Anyone who has observed a wine steward at table in a fine restaurant might begin to understand the joy of being a steward of what God has given us in the world. The wine steward has been entrusted with the treasure of a vineyard. His greatest joy will be to share it with others. Watch him handle the bottle; listen to him talk about the fruit of the grape. Look at his face as you declare the wine to be splendid at the first sip. Can you see his love and enjoyment in serving the wine? Can you sense his expectation that those who will drink this wine will find joy and satisfaction in it? Can you know his gratitude when they do?
As Christians we live differently in the world when we see ourselves as stewards of all that God has given us. We become people who serve God’s purposes for the gifts God has entrusted to us. Words like “my” and “mine” no longer serve our purposes. (Can you imagine a wine steward opening a bottle of wine at your table, having you take the first sip, and then drinking it for himself?) We no longer live under the illusion that we own our lives and our material possessions. In fact, we come to realize that when we live as if we own our lives and material possessions, they really own us. They become our gods, our idols, and we spend our lives and our fortune trying to keep them happy. They begrudge any money or any gift we give to God because they want us to feed them first, if not exclusively.
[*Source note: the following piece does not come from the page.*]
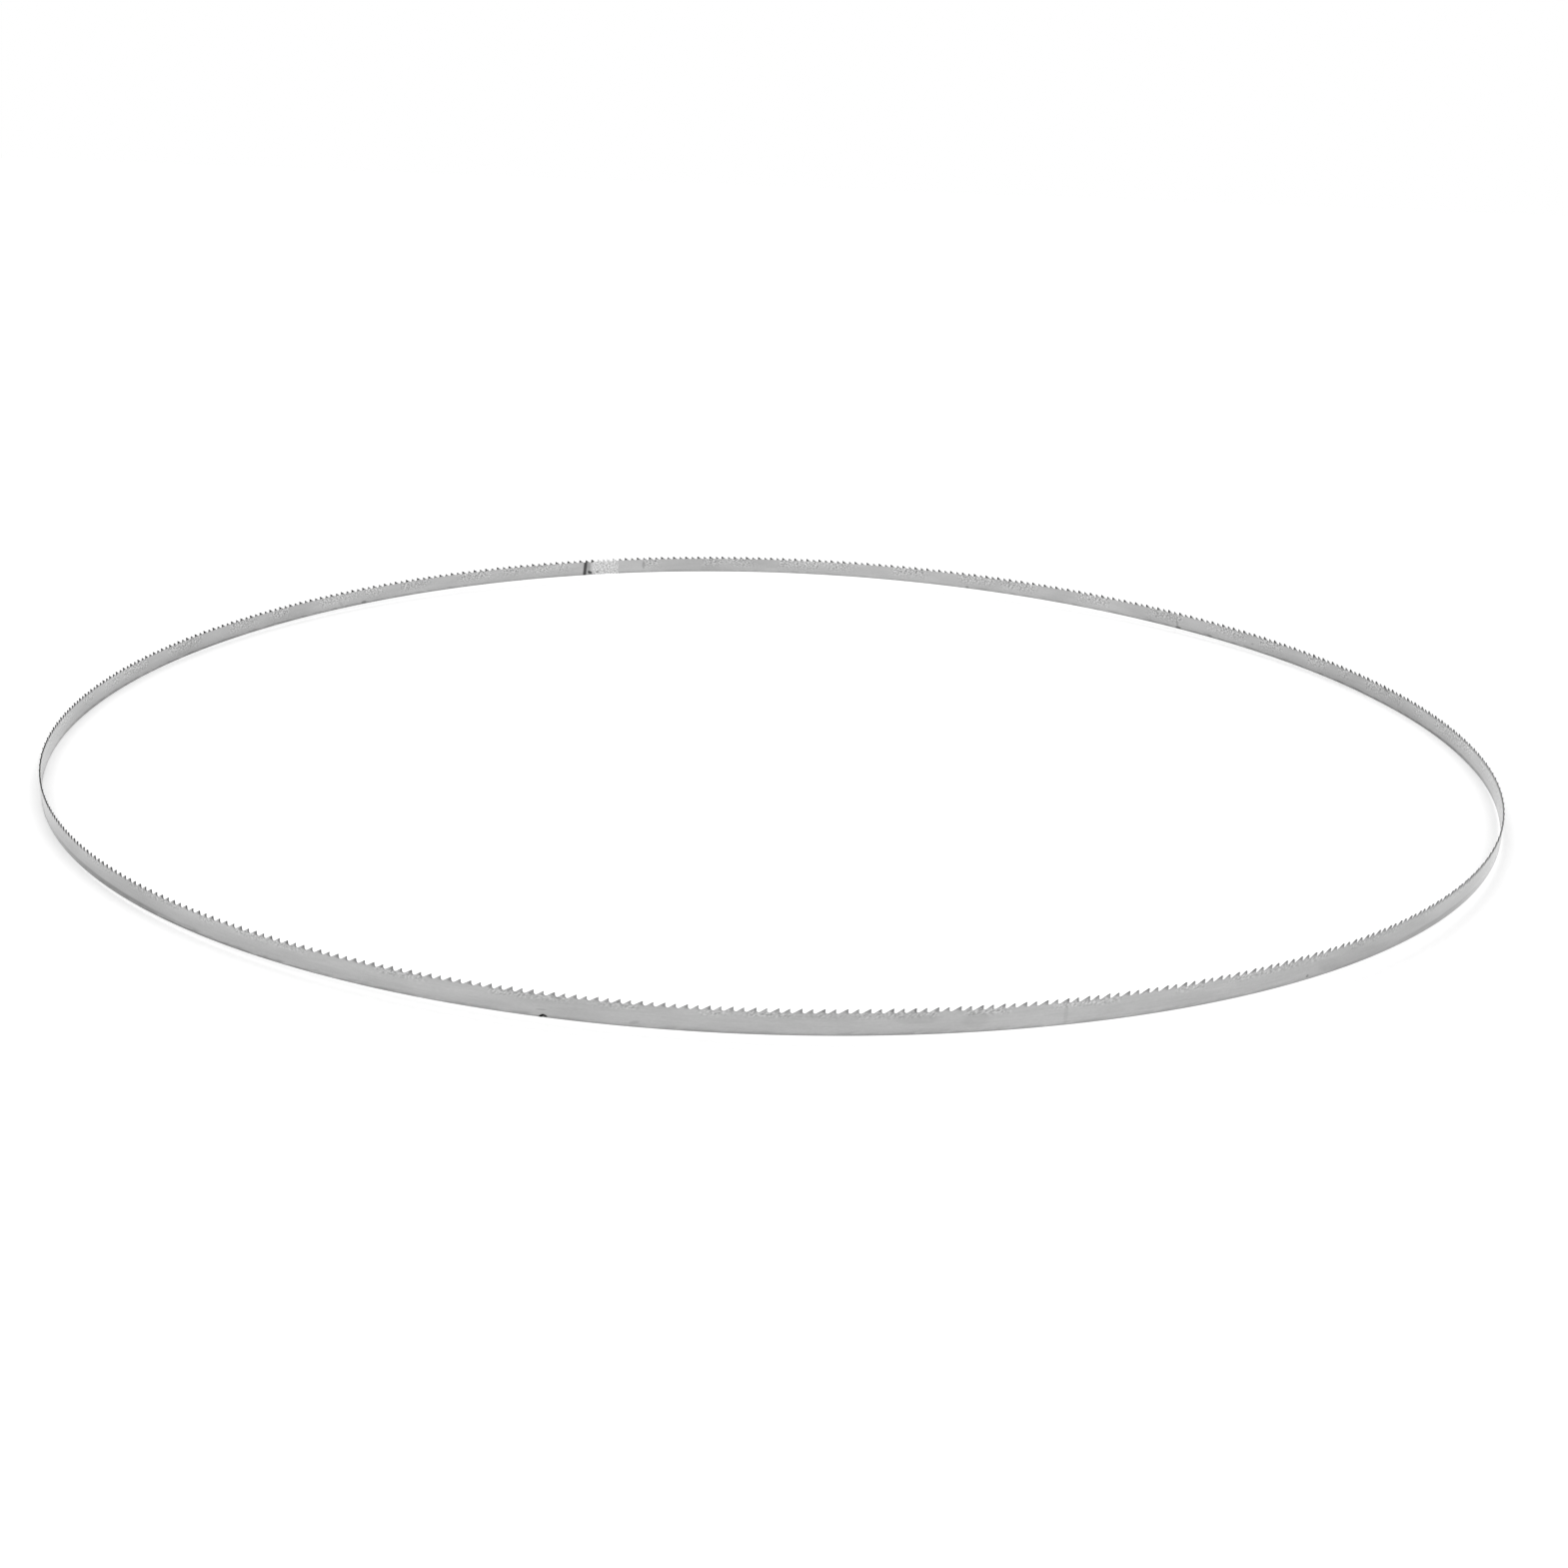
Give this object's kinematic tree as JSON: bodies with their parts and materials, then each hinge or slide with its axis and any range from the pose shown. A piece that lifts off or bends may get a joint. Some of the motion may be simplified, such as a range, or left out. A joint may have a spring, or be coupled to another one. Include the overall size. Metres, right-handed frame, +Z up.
{
  "type": "band saw blade",
  "caption": "Endless band saw blade: a narrow toothed strip of spring steel, butt welded into a loop. It stands on its back edge with the teeth up.",
  "frame": {"origin": "middle of the loop, level with the lowest places of its back edge", "axes": "+Z up, the way the tooth points stand; X and Y lie in the plane of the loop, and the teeth point anticlockwise seen from above"},
  "size_m": [0.4474, 0.4454, 0.0103],
  "materials": {
    "spring_steel": "bright cold rolled strip with a satin surface, fine lengthwise grain, darker edges and a ground zone at the weld"
  },
  "bodies": {
    "root": {"toothed_band": "spring_steel"}
  },
  "joints": []
}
At best God gets what is left over, or nothing at all.
But not for Christians who see themselves as caretakers of all that God has given them, stewards if you will. And not for Christians who are being formed in worship by the liturgical practices of Offertory and Eucharistic Thanksgiving. We become a generous people who respond to a God who has been so generous to us. We live in the truth of doxology: “All things come of Thee, O Lord, and of Thine own have we given Thee.” We find that “walk[ing] in love as Christ loved us” has become a habit, a habit formed in love which has made our life a place of abundance, and generosity, and gratitude and joy, and….a gift to be shared.
See you at the consecration Sunday brunch!